Roasted asparagus and chicory filled with quinoa and mushrooms


Chicory
- tricolour quinoa (2 handfuls)
- small red onion (chopped)
- 3 chestnut mushrooms (finely chopped)
- ground cumin
- salt
- black pepper
- asparagus stem (chopped)
- broccoli (handful, roughly chopped)
- extra virgin olive oil or virgin coconut oil
- black olive spread

1. Cook tricolour quinoa.
2. Preheat the oil and add chopped red onion.
3. After 4-5 minutes of cooking on a low heat add chopped asparagus stem, broccoli, mushrooms and spices.

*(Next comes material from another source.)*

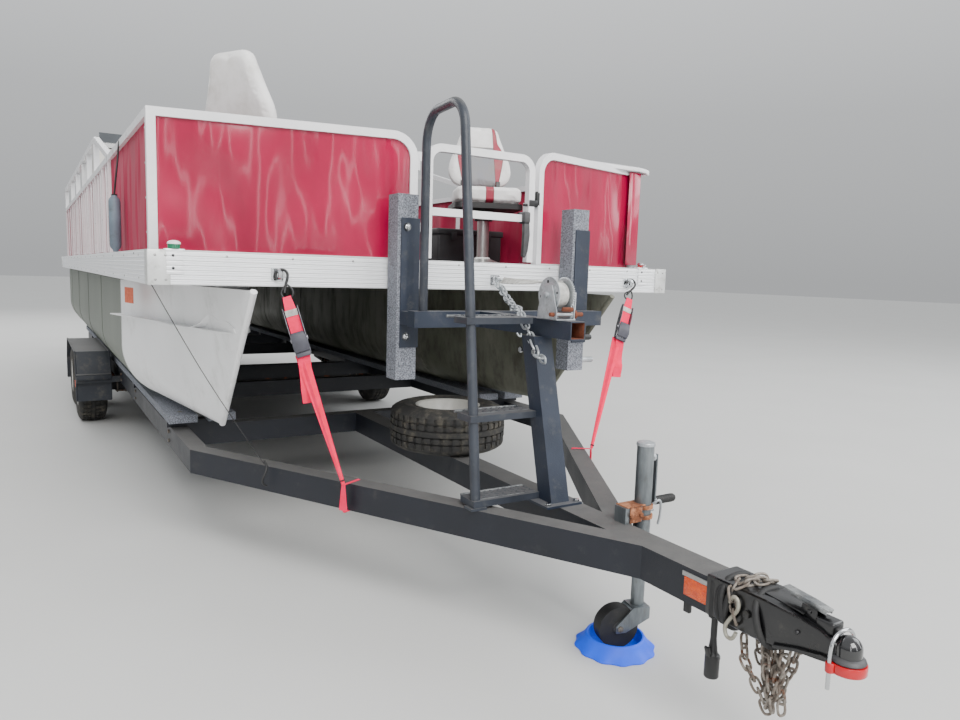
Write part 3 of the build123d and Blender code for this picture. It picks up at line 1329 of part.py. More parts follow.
with BuildPart() as coupler:
    with BuildSketch(front(TONGUE_FRONT + COUPLER_SLEEVE)):
        with Locations((0, (FRAME_TOP - 90 + FRAME_TOP + COUPLER_WALL) / 2)):
            Rectangle(2 * TONGUE_HALF + 2 * COUPLER_WALL, 90 + COUPLER_WALL)
        with Locations((0, (FRAME_TOP - 90 + FRAME_TOP) / 2)):
            Rectangle(2 * TONGUE_HALF, 90, mode=Mode.SUBTRACT)
    extrude(amount=COUPLER_SLEEVE + 40)
    loft((nose_section(TONGUE_FRONT, TONGUE_HALF + 3, FRAME_TOP + 3), nose_section(BALL_Y + 24, 30, DOME_TOP - 14)))
    with BuildSketch(side(0)):
        with BuildLine():
            Polyline(
                (BALL_Y, DOME_TOP),
                (BALL_Y, DOME_BOTTOM),
                (BALL_Y + DOME_RADIUS, DOME_BOTTOM),
                (BALL_Y + DOME_RADIUS, DOME_TOP - DOME_RADIUS),
            )
            CenterArc((BALL_Y, DOME_TOP - DOME_RADIUS), DOME_RADIUS, 0, 90)
        make_face()
    revolve(axis=Axis(place(0, BALL_Y, 0), (0, 0, 1)))
    with BuildSketch(plan(DOME_BOTTOM)):
        with Locations((0, BALL_Y)):
            Circle(SOCKET_RADIUS)
    extrude(amount=SOCKET_DEPTH, mode=Mode.SUBTRACT)
    # Latch lever
    with BuildSketch(side(-9)):
        with BuildLine():
            Polyline(
                (BALL_Y + 36, DOME_TOP - 20),
                (BALL_Y + 36, DOME_TOP + 12),
                (BALL_Y + 72, DOME_TOP + 30),
                (BALL_Y + 150, DOME_TOP + 36),
                (BALL_Y + 150, DOME_TOP + 26),
                (BALL_Y + 92, DOME_TOP - 10),
                close=True,
            )
        make_face()
    extrude(amount=18)
keep(coupler, "coupler")

with BuildPart() as lock:
    with BuildSketch(plan(DOME_BOTTOM - LOCK_THICK)):
        with Locations((0, BALL_Y)):
            Circle(LOCK_RADIUS)
            Circle(SOCKET_RADIUS + 3, mode=Mode.SUBTRACT)
    extrude(amount=LOCK_THICK)
keep(lock, "coupler_lock")

# Winch stand: a leaning post, a fore-and-aft tube, a crossbar and the angles of the bow stops
tube_bottom = STAND_LEVEL - STAND_TUBE / 2
tube_top = STAND_LEVEL + STAND_TUBE / 2
crossbar_aft = CROSSBAR_Y + STAND_TUBE / 2
stop_front = STOP_Y - STOP_SIZE / 2
with BuildPart() as stand:
    with BuildSketch(plan(FRAME_TOP)):
        with Locations((POST_X, POST_BASE)):
            Rectangle(150, 130)
    extrude(amount=PLATE)
    with BuildSketch(side(POST_X - POST / 2)):
        with BuildLine():
            Polyline(
                (POST_BASE - POST / 2, FRAME_TOP + PLATE),
                (POST_BASE + POST / 2, FRAME_TOP + PLATE),
                (POST_TOP + POST / 2, tube_bottom),
                (POST_TOP - POST / 2, tube_bottom),
                close=True,
            )
        make_face()
    extrude(amount=POST)
    with BuildSketch(front(CROSSBAR_Y - STAND_TUBE / 2)):
        with Locations((0, STAND_LEVEL)):
            Rectangle(STAND_TUBE, STAND_TUBE)
            Rectangle(STAND_TUBE - 8, STAND_TUBE - 8, mode=Mode.SUBTRACT)
    extrude(amount=CROSSBAR_Y - STAND_TUBE / 2 - ARM_FRONT)
    with BuildSketch(side(STOPS[0] - ANGLE_WIDTH / 2)):
        with Locations((CROSSBAR_Y, STAND_LEVEL)):
            Rectangle(STAND_TUBE, STAND_TUBE)
    extrude(amount=STOPS[1] - STOPS[0] + ANGLE_WIDTH)
    for x in STOPS:
        with BuildSketch(front(stop_front)):
            with Locations((x - ANGLE_WIDTH / 2, (ANGLE_BOTTOM + ANGLE_TOP) / 2)):
                Rectangle(
                    (ANGLE_WIDTH + STOP_SIZE) / 2 + ANGLE_THICK,
                    ANGLE_TOP - ANGLE_BOTTOM,
                    align=(Align.MIN, Align.CENTER),
                )
        extrude(amount=ANGLE_THICK)
        with BuildSketch(front(stop_front)):
            with Locations((x, STAND_LEVEL)):
                Rectangle(ANGLE_WIDTH, STAND_TUBE - 10)
        extrude(amount=stop_front - crossbar_aft + 2)
        with BuildSketch(side(x + STOP_SIZE / 2)):
            with Locations((STOP_Y - 25, (ANGLE_BOTTOM + ANGLE_TOP) / 2)):
                Rectangle(50, ANGLE_TOP - ANGLE_BOTTOM)
        extrude(amount=ANGLE_THICK)
keep(stand, "winch_stand")

# Boarding ladder: one tube bent over from the frame to the crossbar, with three treads
rear_leg = (STOPS[0] + 22, CROSSBAR_Y)
ladder_reach = hypot(rear_leg[0] - LADDER_X, rear_leg[1] - LADDER_FOOT)
ladder_turn = degrees(atan2(rear_leg[1] - LADDER_FOOT, rear_leg[0] - LADDER_X))
ladder_plane = upright(LADDER_X, LADDER_FOOT, ladder_turn)
with BuildPart() as ladder:
    with BuildLine(ladder_plane) as rail:
        FilletPolyline(
            (0, FRAME_TOP + LADDER_FOOT_PLATE / 2),
            (LADDER_LEAN, LADDER_TOP),
            (ladder_reach, LADDER_TOP),
            (ladder_reach, tube_top),
            radius=110,
        )
    with BuildSketch(Plane(origin=rail.line @ 0, z_dir=rail.line % 0)):
        Circle(LADDER_TUBE)
    sweep()
    with BuildSketch(plan(FRAME_TOP)):
        with Locations((LADDER_X, LADDER_FOOT)):
            Rectangle(60, 50)
    extrude(amount=LADDER_FOOT_PLATE)
    for level in LADDER_STEPS:
        climbed = (level - FRAME_TOP) / (LADDER_TOP - FRAME_TOP)
        with BuildSketch(plan(level - TREAD_THICK)):
            with Locations(((LADDER_X - 20 + POST_X - POST / 2) / 2, LADDER_FOOT + climbed * LADDER_LEAN + 20)):
                Rectangle(POST_X - POST / 2 - LADDER_X + 20, TREAD_DEPTH)
        extrude(amount=TREAD_THICK)
keep(ladder, "ladder")

# Winch on the stand's tube
with BuildPart() as winch:
    with BuildSketch(plan(tube_top)):
        with Locations((WINCH_X, WINCH_Y)):
            Rectangle(2 * WINCH_HALF, 120)
    extrude(amount=4)
    for hand in (-1, 1):
        with BuildSketch(side(WINCH_X + hand * WINCH_HALF)):
            with Locations((WINCH_Y, (tube_top + WINCH_Z + 40) / 2)):
                Rectangle(110, WINCH_Z + 40 - tube_top)
            with Locations((WINCH_Y, WINCH_Z)):
                Circle(WINCH_FLANGE)
        extrude(amount=-hand * 4)
    with BuildSketch(side(WINCH_X - WINCH_HALF)):
        with Locations((WINCH_Y, WINCH_Z)):
            Circle(WINCH_DRUM)
    extrude(amount=2 * WINCH_HALF)
    with BuildSketch(side(WINCH_X)):
        with Locations((WINCH_Y, WINCH_Z)):
            Circle(9)
    extrude(amount=WINCH_HALF + 45)
    with BuildSketch(side(WINCH_X + WINCH_HALF + 33)):
        with Locations((WINCH_Y, WINCH_Z - 75)):
            Rectangle(22, 170)
    extrude(amount=6)
    with BuildSketch(side(WINCH_X + WINCH_HALF + 33)):
        with Locations((WINCH_Y, WINCH_Z - 150)):
            Circle(11)
    extrude(amount=85)
keep(winch, "winch")


def along_line(start, end, facing):
    """Plane square to a line at its start; sketch y lies nearest the facing direction."""
    start, end = Vector(*start), Vector(*end)
    along = (end - start).normalized()
    return Plane(origin=start, x_dir=Vector(*facing).cross(along), z_dir=along)


# Tie-downs from the deck's eyes to the closing rails, and the winch strap
tie_lines = [
    (place(x, 4 - EYE_RADIUS, EYE_LEVEL - EYE_RADIUS - TIE_GAP), place(*end)) for x, end in TIE_DOWNS
]
winch_line = (
    place(WINCH_X, WINCH_Y, WINCH_Z + WINCH_DRUM + WEB_THICK / 2 + 0.3),
    place(EYES[1], 4 - 2 * EYE_RADIUS - 1.5, EYE_LEVEL),
)
with BuildPart() as straps:
    for start, end in tie_lines:
        with BuildSketch(along_line(start, end, (0, 1, 0))):
            Rectangle(26, WEB_THICK)
        extrude(amount=(Vector(*end) - Vector(*start)).length)
    with BuildSketch(along_line(*winch_line, (0, 0, 1))):
        Rectangle(40, WEB_THICK)
    extrude(amount=(Vector(*winch_line[1]) - Vector(*winch_line[0])).length)
keep(straps, "straps")

with BuildPart() as ratchets:
    for start, end in tie_lines:
        with BuildSketch(along_line(start, end, (0, 1, 0)).offset(RATCHET_DOWN)):
            with Locations((0, -14)):
                Rectangle(48, 24)
        extrude(amount=110)
keep(ratchets, "ratchets")

# Safety chains under the coupler and the trailer's plug on its cable
with BuildPart() as chains:
    for x in (-30, 30):
        with BuildLine(side(x)) as hang:
            FilletPolyline(
                (CHAIN_AFT, frame_bottom - 0.3),
                (CHAIN_AFT, CHAIN_BOTTOM),
                (CHAIN_FORE, CHAIN_BOTTOM + 60),
                (CHAIN_FORE, DOME_BOTTOM + 11.7),
                radius=60,
            )
        with BuildSketch(Plane(origin=hang.line @ 0, z_dir=hang.line % 0)):
            Circle(7)
        sweep()
keep(chains, "chains")

with BuildPart() as plug:
    with BuildSketch(plan(PLUG_BOTTOM)):
        with Locations((PLUG_X, PLUG_Y)):
            Circle(17)
    extrude(amount=62)
    with BuildSketch(plan(PLUG_BOTTOM + 62)):
        with Locations((PLUG_X, PLUG_Y)):
            Circle(5)
    extrude(amount=frame_bottom - PLUG_BOTTOM - 62)
keep(plug, "trailer_plug")

with BuildPart() as bumper:
    with BuildSketch(plan(deck_top)):
        with Locations((-corner_x - BUMPER_RADIUS, BUMPER_Y)):
            Circle(BUMPER_RADIUS)
    extrude(amount=BUMPER_HEIGHT)
    fillet(bumper.edges().filter_by(GeomType.CIRCLE), 12)
keep(bumper, "boat_bumper")
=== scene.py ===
"""Looks of a pontoon boat on its trailer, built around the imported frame.

Metres, +Z up. The bow and the trailer's tongue point along -Y, starboard is -X.
Places written with at() are measured from the deck's front edge.
"""

from __future__ import annotations

import json
import logging
import math
import random
from dataclasses import dataclass
from enum import Enum

import bmesh
import bpy
from mathutils import Matrix, Vector

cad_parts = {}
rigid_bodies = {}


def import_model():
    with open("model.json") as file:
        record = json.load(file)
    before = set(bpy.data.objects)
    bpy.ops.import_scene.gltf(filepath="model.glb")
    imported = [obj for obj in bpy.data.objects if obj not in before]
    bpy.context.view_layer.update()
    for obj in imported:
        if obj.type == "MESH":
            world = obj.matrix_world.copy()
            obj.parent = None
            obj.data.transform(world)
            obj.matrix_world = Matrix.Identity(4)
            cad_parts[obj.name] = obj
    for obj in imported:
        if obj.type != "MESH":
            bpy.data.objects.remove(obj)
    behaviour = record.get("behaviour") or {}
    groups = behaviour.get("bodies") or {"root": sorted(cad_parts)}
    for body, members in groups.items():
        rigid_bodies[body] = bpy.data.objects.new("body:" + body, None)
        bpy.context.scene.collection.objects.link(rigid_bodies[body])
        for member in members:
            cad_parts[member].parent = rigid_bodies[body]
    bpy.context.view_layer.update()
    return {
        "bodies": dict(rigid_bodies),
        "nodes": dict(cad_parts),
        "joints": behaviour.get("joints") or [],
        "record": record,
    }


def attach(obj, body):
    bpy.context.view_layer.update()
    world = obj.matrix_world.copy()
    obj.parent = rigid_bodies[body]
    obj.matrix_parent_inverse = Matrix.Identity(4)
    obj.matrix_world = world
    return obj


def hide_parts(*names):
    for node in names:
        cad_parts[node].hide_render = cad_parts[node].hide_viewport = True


log = logging.getLogger("boat")
BASE = "boat_and_trailer"
DECK_FRONT = -3.037
NOSE_END = 1.53                     # where the pontoons' nose ends, aft of the deck's front edge
TRIM_LOW = 1.151
TRIM_HIGH = 1.271
BOARD_TOP = 1.268
AXLES = (3.640, 4.330)
CORE = 0.0005                       # radius at which a turned solid's outline meets its axis
WINCH = (-0.008, -0.700, 1.157)
UP = Vector((0, 0, 1))
PORT = Vector((1, 0, 0))
Point = tuple[float, float, float]
Colour = tuple[float, float, float]


def at(x: float, y: float, z: float) -> Vector:
    """Return the frame's point that lies y aft of the deck's front edge."""
    return Vector((x, DECK_FRONT + y, z))


def path(*places: Point) -> list[Vector]:
    """Return the frame's points for places measured as at() does."""
    return [at(*place) for place in places]


def beside(foot: Vector, *steps: Point) -> list[Vector]:
    """Return the points that lie these steps away from a foot."""
    return [foot + Vector(step) for step in steps]


def angles(count: int) -> list[float]:
    """Return the angles of so many even steps round a circle."""
    return [math.tau * k / count for k in range(count)]


def turned(degrees: float, axis: str) -> Matrix:
    """Return a turn about one of the frame's axes."""
    return Matrix.Rotation(math.radians(degrees), 4, axis)


def aimed(centre: Vector, axis: Vector) -> Matrix:
    """Return the place at a centre whose Z points along an axis."""
    return Matrix.Translation(centre) @ axis.to_track_quat("Z", "Y").to_matrix().to_4x4()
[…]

Cook for another 5 minutes on a low heat.
4. Add quinoa to the mixture and leave it to rest for few minutes.
5. Wash chicory leaves and with teaspoon spread inside thin layer of olive spread.
6. Add mixture and serve.

Asparagus and mushrooms
- 6 pieces of asparagus
- 4-6 mushrooms
- virgin coconut oil
- sesame seeds
- salt
- pink peppercorns
- mature cheddar (2-3 slices)

1. Preheat coconut oil and add asparagus and mushrooms with some broccoli.
2. Cook on medium heat for about 5 minutes, turning occasionally.
3. Add sesame seeds on asparagus and cook for another 4-5 minutes.
4. Add cheese on asparagus and let it melt. Serve.